The "First Lady of the West," #1 New York Times bestselling author Linda Lael Miller is back with a new series about Parable, Montana-where love awaits. The illegitimate son of a wealthy rancher, Sheriff Slade Barlow grew up in a trailer hitched to the Curly-Burly hair salon his mother runs. He was never acknowledged by his father-until now. Suddenly, Slade has inherited half of Whisper Creek Ranch, one of the most prosperous in Parable, Montana. That doesn't sit well with his half brother, Hutch, who grew up with all the rights of a Carmody. Including the affections of Joslyn Kirk, homecoming queen, rodeo queen, beauty queen-whom Slade has never forgotten But Joslyn is barely holding her head up these days as she works to pay back everyone her crooked stepfather cheated. With a town to protect-plus a rebellious teenage stepdaughter-Slade has his hands full. But someone has to convince Joslyn that she's responsible only for her own actions. Such as her effect on this lawman's guarded heart.


  1. I enjoyed Slade's story too, i think he was probably a more well-developed character than Joslyn. Plenty of chemistry though!

    Did you find it weird that after they slept together their relationship didn't seem to move forward for a couple of months? Despite them seeing each other on a weekly basis to go horse-riding? I felt like the author was dragging it out a bit there until other issues in the plot caught up. I thought it was unrealistic that neither of them would have a 'talk' about it since they practically went back to being friends.

    1. Yes, that was weird! I meant to mention it in my review. It took a long time to get to that point and then nothing, and then bang .... happily ever after

    2. It was the only thing that irked me, coz i wanted it to be explained better. But they live happily ever after so it's all good :-)

  2. Ah, I love these books. Good point about the covers, too. Perhaps because these are more traditional romances than the Aussie rural romance novels?
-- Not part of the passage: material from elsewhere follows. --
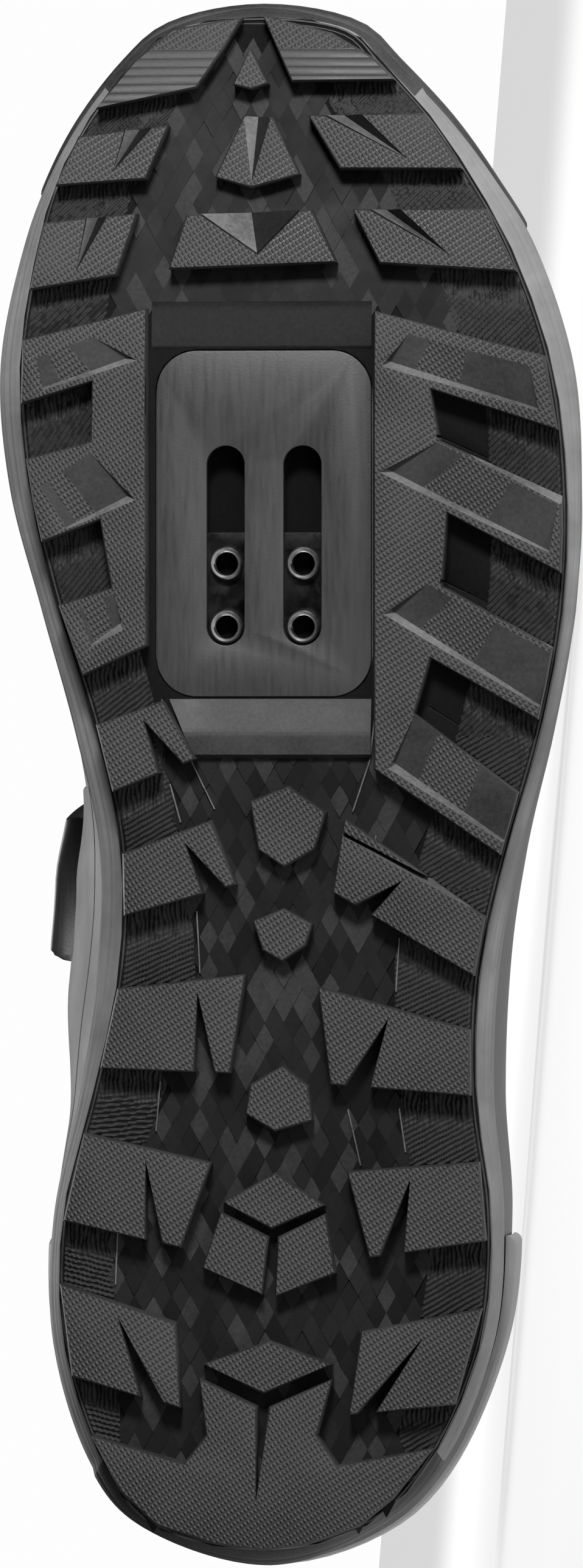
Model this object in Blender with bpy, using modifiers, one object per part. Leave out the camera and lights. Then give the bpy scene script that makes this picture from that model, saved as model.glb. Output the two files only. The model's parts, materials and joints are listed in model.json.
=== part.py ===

    (Incidentally, good point in Jayne's comment re: the slow-moving romance thing after that initial roll in the hay!)

    1. They are definitely more traditional romance, but to be honest, the one rural romance I read was a pretty traditional romance structure, albeit more from a female perspective rather than from the joint perspective that is more common in most romances.

  3. I am an American but I have wanted to try Aussie rural lit. I will see if I cant find this book somewhere.

    1. Hillary, this book is set in America. I know that author Fleur Macdonald is published in America and if you like romantic suspense then maybe look for Bronwyn Parry. I am sure there are others too but those are two that I know for sure are available over there.